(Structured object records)

_ _ _ _ _

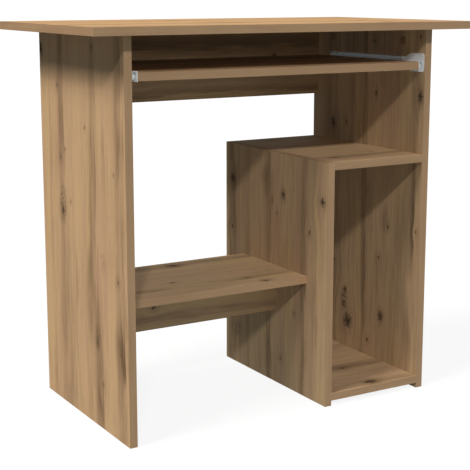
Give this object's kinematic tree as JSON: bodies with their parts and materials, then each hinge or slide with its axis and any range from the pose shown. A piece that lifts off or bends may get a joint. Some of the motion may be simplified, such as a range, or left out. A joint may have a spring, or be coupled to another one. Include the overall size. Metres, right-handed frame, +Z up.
{
  "type": "computer desk",
  "caption": "Compact oak-look computer desk: overhanging top, roller keyboard tray, foot shelf with stretcher, and an open computer compartment at the right.",
  "frame": {"origin": "on the floor, under the middle of the desktop", "axes": "+X to the user's right along the desk's width, +Y to the back, +Z up; the front faces -Y"},
  "size_m": [0.8, 0.45, 0.74],
  "materials": {
    "oak_board": "matt melamine, knotty oak print",
    "oak_edging": "matt, oak print",
    "beech_dowel": "raw beech",
    "zinc_plated_steel": "bright zinc",
    "zinc_die_casting": "as cast",
    "brown_cap_plastic": "matt",
    "white_nylon": "satin",
    "white_coated_steel": "satin white powder coat"
  },
  "bodies": {
    "desk_frame": {"back_rail": "oak_board", "back_rail_cam_bolts": "zinc_plated_steel", "back_rail_cam_locks": "zinc_die_casting", "back_rail_dowels": "beech_dowel", "back_rail_edging": "oak_edging", "cam_cover_caps": "brown_cap_plastic", "desktop": "oak_board", "desktop_cam_bolts": "zinc_plated_steel", "desktop_cam_locks": "zinc_die_casting", "desktop_dowels": "beech_dowel", "desktop_edging": "oak_edging", "foot_shelf": "oak_board", "foot_shelf_cam_bolts": "zinc_plated_steel", "foot_shelf_cam_locks": "zinc_die_casting", "foot_shelf_dowels": "beech_dowel", "foot_shelf_edging": "oak_edging", "foot_shelf_stretcher": "oak_board", "foot_shelf_stretcher_edging": "oak_edging", "left_cabinet_runner": "white_coated_steel", "left_cabinet_runner_screws": "zinc_plated_steel", "left_front_roller_axle": "zinc_plated_steel", "left_side_panel": "oak_board", "left_side_panel_edging": "oak_edging", "pedestal_bottom_shelf": "oak_board", "pedestal_bottom_shelf_cam_bolts": "zinc_plated_steel", "pedestal_bottom_shelf_cam_locks": "zinc_die_casting", "pedestal_bottom_shelf_dowels": "beech_dowel", "pedestal_bottom_shelf_edging": "oak_edging", "pedestal_side_panel": "oak_board", "pedestal_side_panel_edging": "oak_edging", "pedestal_top_shelf": "oak_board", "pedestal_top_shelf_cam_bolts": "zinc_plated_steel", "pedestal_top_shelf_cam_locks": "zinc_die_casting", "pedestal_top_shelf_dowels": "beech_dowel", "pedestal_top_shelf_edging": "oak_edging", "right_cabinet_runner": "white_coated_steel", "right_cabinet_runner_screws": "zinc_plated_steel", "right_front_roller_axle": "zinc_plated_steel", "right_side_panel": "oak_board", "right_side_panel_edging": "oak_edging", "stretcher_cam_bolts": "zinc_plated_steel", "stretcher_cam_locks": "zinc_die_casting", "stretcher_dowels": "beech_dowel"},
    "tray": {"keyboard_tray": "oak_board", "keyboard_tray_edging": "oak_edging", "left_rear_roller_axle": "zinc_plated_steel", "left_tray_runner": "white_coated_steel", "left_tray_runner_screws": "zinc_plated_steel", "right_rear_roller_axle": "zinc_plated_steel", "right_tray_runner": "white_coated_steel", "right_tray_runner_screws": "zinc_plated_steel"},
    "left_front_roller_body": {"left_front_roller": "white_nylon"},
    "right_front_roller_body": {"right_front_roller": "white_nylon"},
    "left_rear_roller_body": {"left_rear_roller": "white_nylon"},
    "right_rear_roller_body": {"right_rear_roller": "white_nylon"}
  },
  "joints": [
    {"name": "tray_slide", "type": "slide", "parent": "desk_frame", "child": "tray", "axis": [0, -1, 0], "range_m": [0, 0.225]},
    {"name": "left_front_roller_spin", "type": "hinge", "parent": "desk_frame", "child": "left_front_roller_body", "pos_m": [-0.3081, -0.173, 0.6548], "axis": [1, 0, 0], "continuous": true},
    {"name": "left_rear_roller_spin", "type": "hinge", "parent": "tray", "child": "left_rear_roller_body", "pos_m": [-0.3083, 0.103, 0.66], "axis": [1, 0, 0], "continuous": true},
    {"name": "right_front_roller_spin", "type": "hinge", "parent": "desk_frame", "child": "right_front_roller_body", "pos_m": [0.3081, -0.173, 0.6548], "axis": [1, 0, 0], "continuous": true},
    {"name": "right_rear_roller_spin", "type": "hinge", "parent": "tray", "child": "right_rear_roller_body", "pos_m": [0.3083, 0.103, 0.66], "axis": [1, 0, 0], "continuous": true}
  ],
  "couplings": [
    {"joint": "left_front_roller_spin", "follows": "tray_slide", "rad_per_m": 129.87},
    {"joint": "left_rear_roller_spin", "follows": "tray_slide", "rad_per_m": 117.65},
    {"joint": "right_front_roller_spin", "follows": "tray_slide", "rad_per_m": 129.87},
    {"joint": "right_rear_roller_spin", "follows": "tray_slide", "rad_per_m": 117.65}
  ]
}
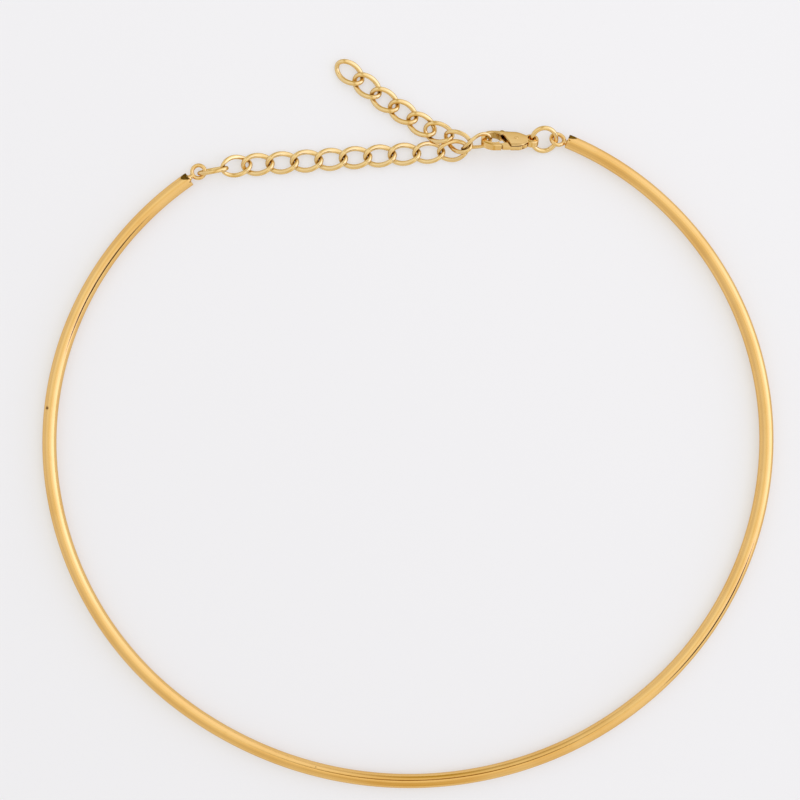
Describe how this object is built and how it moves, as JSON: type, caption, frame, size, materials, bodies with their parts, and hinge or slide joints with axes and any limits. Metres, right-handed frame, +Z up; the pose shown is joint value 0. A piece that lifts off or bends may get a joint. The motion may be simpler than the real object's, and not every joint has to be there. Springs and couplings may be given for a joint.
{
  "type": "choker necklace",
  "caption": "Rigid round-wire collar choker in gold colour, closed at the back by a curb-link extender chain and a lobster clasp with a sprung lever.",
  "frame": {"origin": "middle of the whole outline, on the surface that the choker lies on", "axes": "+Z up off the surface; -Y to the front of the collar, +Y to the chain and clasp at the back; +X to the side that the clasp's jump ring hangs from"},
  "size_m": [0.1302, 0.13, 0.0046],
  "materials": {
    "collar_gold": "polished gold plating",
    "chain_gold": "polished gold plating",
    "clasp_gold": "polished gold plating"
  },
  "bodies": {
    "choker": {"collar": "collar_gold", "end_link": "chain_gold", "chain_link_01": "chain_gold", "chain_link_02": "chain_gold", "chain_link_03": "chain_gold", "chain_link_04": "chain_gold", "chain_link_05": "chain_gold", "chain_link_06": "chain_gold", "chain_link_07": "chain_gold", "chain_link_08": "chain_gold", "chain_link_09": "chain_gold", "chain_link_10": "chain_gold", "hook_link": "chain_gold", "tail_link_1": "chain_gold", "tail_link_2": "chain_gold", "tail_link_3": "chain_gold", "tail_link_4": "chain_gold", "tail_link_5": "chain_gold", "tail_link_6": "chain_gold", "tail_link_7": "chain_gold", "clasp_body": "clasp_gold", "clasp_pin": "clasp_gold", "jump_ring": "chain_gold"},
    "lever": {"clasp_lever": "clasp_gold"}
  },
  "joints": [
    {"name": "clasp_lever", "type": "hinge", "parent": "choker", "child": "lever", "pos_m": [0.02098, 0.04928, 0.00216], "axis": [-0.0947, -0.7403, -0.6656], "range_deg": [0, 28], "stiffness_Nm_per_rad": 0.002}
  ]
}
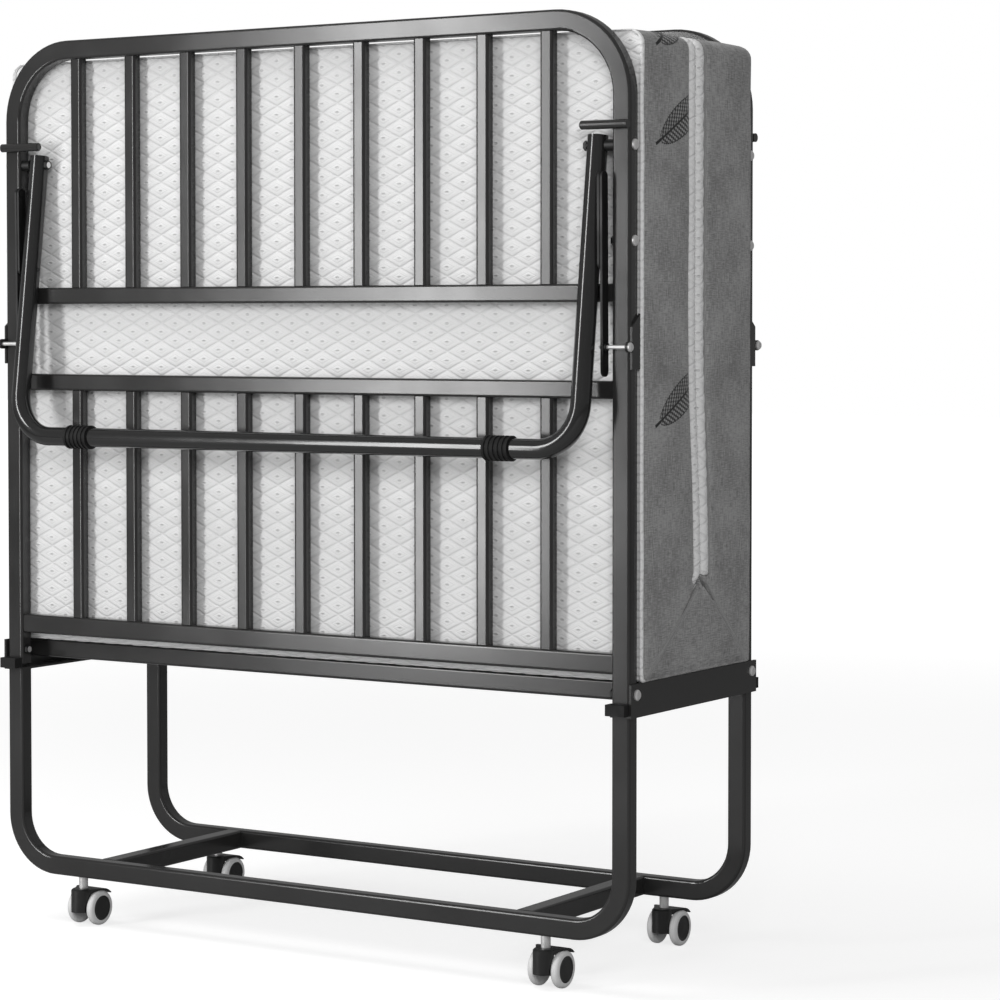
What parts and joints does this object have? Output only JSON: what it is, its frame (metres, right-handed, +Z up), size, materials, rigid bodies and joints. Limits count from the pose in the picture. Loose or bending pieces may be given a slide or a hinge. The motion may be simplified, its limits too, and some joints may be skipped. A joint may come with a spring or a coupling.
{
  "type": "folding cot",
  "caption": "Rollaway folding bed on casters, folded upright, with steel slat frame, folding legs and a folded quilted mattress.",
  "frame": {"origin": "on the floor at the middle of the folded bed", "axes": "+X to the right as seen from the front leg's side, +Y to the rear, +Z up"},
  "size_m": [0.98, 0.415, 1.177],
  "materials": {
    "frame_paint": "satin powder coat",
    "leg_gloss_paint": "gloss paint on round tube",
    "black_steel": "matte black coat",
    "bright_steel": "zinc plated",
    "grip_rubber": "matte ribbed rubber",
    "stop_rubber": "matte rubber",
    "mattress_knit": "quilted white knit with grey linen-look border",
    "caster_plastic": "moulded",
    "hub_plastic": "moulded",
    "caster_tyre": "pale grey soft tread"
  },
  "bodies": {
    "base": {"base_front_frame": "frame_paint", "base_rear_frame": "frame_paint", "base_cross_tubes": "frame_paint", "base_top_bars": "frame_paint", "base_side_bar_left": "frame_paint", "base_side_bar_right": "frame_paint", "rail_stop_clips": "stop_rubber", "main_pivot_bolts": "bright_steel", "main_pivot_nuts": "black_steel", "caster_stems": "bright_steel", "mattress_middle": "mattress_knit"},
    "front_half": {"front_frame_tube": "frame_paint", "front_bottom_bar": "frame_paint", "front_mid_bars": "frame_paint", "front_upper_slats": "frame_paint", "front_lower_slats": "frame_paint", "front_stop_pegs": "frame_paint", "front_brace_plates": "frame_paint", "front_brace_bolts": "bright_steel", "front_side_bolts": "bright_steel", "front_leg_spacers": "black_steel", "front_rail_nuts": "black_steel", "mattress_front": "mattress_knit"},
    "front_leg": {"front_leg_tube": "leg_gloss_paint", "front_leg_grips": "grip_rubber", "front_leg_studs": "black_steel"},
    "front_lower_link": {"front_lower_links": "black_steel", "front_knee_rivets": "black_steel"},
    "front_upper_link": {"front_upper_links": "black_steel"},
    "rear_half": {"rear_frame_tube": "frame_paint", "rear_bottom_bar": "frame_paint", "rear_mid_bars": "frame_paint", "rear_upper_slats": "frame_paint", "rear_lower_slats": "frame_paint", "rear_stop_pegs": "frame_paint", "rear_brace_plates": "frame_paint", "rear_brace_bolts": "bright_steel", "rear_side_bolts": "bright_steel", "rear_leg_spacers": "black_steel", "rear_rail_nuts": "black_steel", "mattress_rear": "mattress_knit"},
    "rear_leg": {"rear_leg_tube": "leg_gloss_paint", "rear_leg_grips": "grip_rubber", "rear_leg_studs": "black_steel"},
    "rear_lower_link": {"rear_lower_links": "black_steel", "rear_knee_rivets": "black_steel"},
    "rear_upper_link": {"rear_upper_links": "black_steel"},
    "caster_fl": {"caster_hood_fl": "caster_plastic", "caster_axle_fl": "bright_steel"},
    "wheels_fl": {"caster_tyres_fl": "caster_tyre", "caster_hubs_fl": "hub_plastic"},
    "caster_fr": {"caster_hood_fr": "caster_plastic", "caster_axle_fr": "bright_steel"},
    "wheels_fr": {"caster_tyres_fr": "caster_tyre", "caster_hubs_fr": "hub_plastic"},
    "caster_rl": {"caster_hood_rl": "caster_plastic", "caster_axle_rl": "bright_steel"},
    "wheels_rl": {"caster_tyres_rl": "caster_tyre", "caster_hubs_rl": "hub_plastic"},
    "caster_rr": {"caster_hood_rr": "caster_plastic", "caster_axle_rr": "bright_steel"},
    "wheels_rr": {"caster_tyres_rr": "caster_tyre", "caster_hubs_rr": "hub_plastic"}
  },
  "joints": [
    {"name": "front_half_hinge", "type": "hinge", "parent": "base", "child": "front_half", "pos_m": [0, -0.147, 0.364], "axis": [1, 0, 0], "range_deg": [0, 90]},
    {"name": "front_leg_fold", "type": "hinge", "parent": "front_half", "child": "front_leg", "pos_m": [0, -0.147, 1.014], "axis": [-1, 0, 0], "range_deg": [0, 98.91]},
    {"name": "front_lower_link_swing", "type": "hinge", "parent": "front_half", "child": "front_lower_link", "pos_m": [0, -0.1635, 0.7755], "axis": [1, 0, 0], "range_deg": [0, 22.67]},
    {"name": "front_knee_fold", "type": "hinge", "parent": "front_lower_link", "child": "front_upper_link", "pos_m": [0, -0.16557, 0.97575], "axis": [-1, 0, 0], "range_deg": [0, 180.1]},
    {"name": "rear_half_hinge", "type": "hinge", "parent": "base", "child": "rear_half", "pos_m": [0, 0.147, 0.364], "axis": [-1, 0, 0], "range_deg": [0, 90]},
    {"name": "rear_leg_fold", "type": "hinge", "parent": "rear_half", "child": "rear_leg", "pos_m": [0, 0.147, 1.014], "axis": [1, 0, 0], "range_deg": [0, 98.91]},
    {"name": "rear_lower_link_swing", "type": "hinge", "parent": "rear_half", "child": "rear_lower_link", "pos_m": [0, 0.1635, 0.7755], "axis": [-1, 0, 0], "range_deg": [0, 22.67]},
    {"name": "rear_knee_fold", "type": "hinge", "parent": "rear_lower_link", "child": "rear_upper_link", "pos_m": [0, 0.16557, 0.97575], "axis": [1, 0, 0], "range_deg": [0, 180.1]},
    {"name": "caster_swivel_fl", "type": "hinge", "parent": "base", "child": "caster_fl", "pos_m": [-0.361, -0.147, 0.05], "axis": [0, 0, 1], "continuous": true},
    {"name": "wheel_spin_fl", "type": "hinge", "parent": "caster_fl", "child": "wheels_fl", "pos_m": [-0.361, -0.134, 0.023], "axis": [1, 0, 0], "continuous": true},
    {"name": "caster_swivel_fr", "type": "hinge", "parent": "base", "child": "caster_fr", "pos_m": [0.361, -0.147, 0.05], "axis": [0, 0, 1], "continuous": true},
    {"name": "wheel_spin_fr", "type": "hinge", "parent": "caster_fr", "child": "wheels_fr", "pos_m": [0.361, -0.134, 0.023], "axis": [1, 0, 0], "continuous": true},
    {"name": "caster_swivel_rl", "type": "hinge", "parent": "base", "child": "caster_rl", "pos_m": [-0.361, 0.147, 0.05], "axis": [0, 0, 1], "continuous": true},
    {"name": "wheel_spin_rl", "type": "hinge", "parent": "caster_rl", "child": "wheels_rl", "pos_m": [-0.361, 0.16, 0.023], "axis": [1, 0, 0], "continuous": true},
    {"name": "caster_swivel_rr", "type": "hinge", "parent": "base", "child": "caster_rr", "pos_m": [0.361, 0.147, 0.05], "axis": [0, 0, 1], "continuous": true},
    {"name": "wheel_spin_rr", "type": "hinge", "parent": "caster_rr", "child": "wheels_rr", "pos_m": [0.361, 0.16, 0.023], "axis": [1, 0, 0], "continuous": true}
  ],
  "couplings": [
    {"joint": "front_lower_link_swing", "follows": "front_leg_fold", "ratio": 0.22871},
    {"joint": "front_knee_fold", "follows": "front_leg_fold", "ratio": 1.8199},
    {"joint": "rear_lower_link_swing", "follows": "rear_leg_fold", "ratio": 0.22871},
    {"joint": "rear_knee_fold", "follows": "rear_leg_fold", "ratio": 1.8199}
  ]
}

_ _ _ _ _

• _Exercise details_
Write the number of lines containing the word "axes" and nothing besides it.

• _Finished task_
4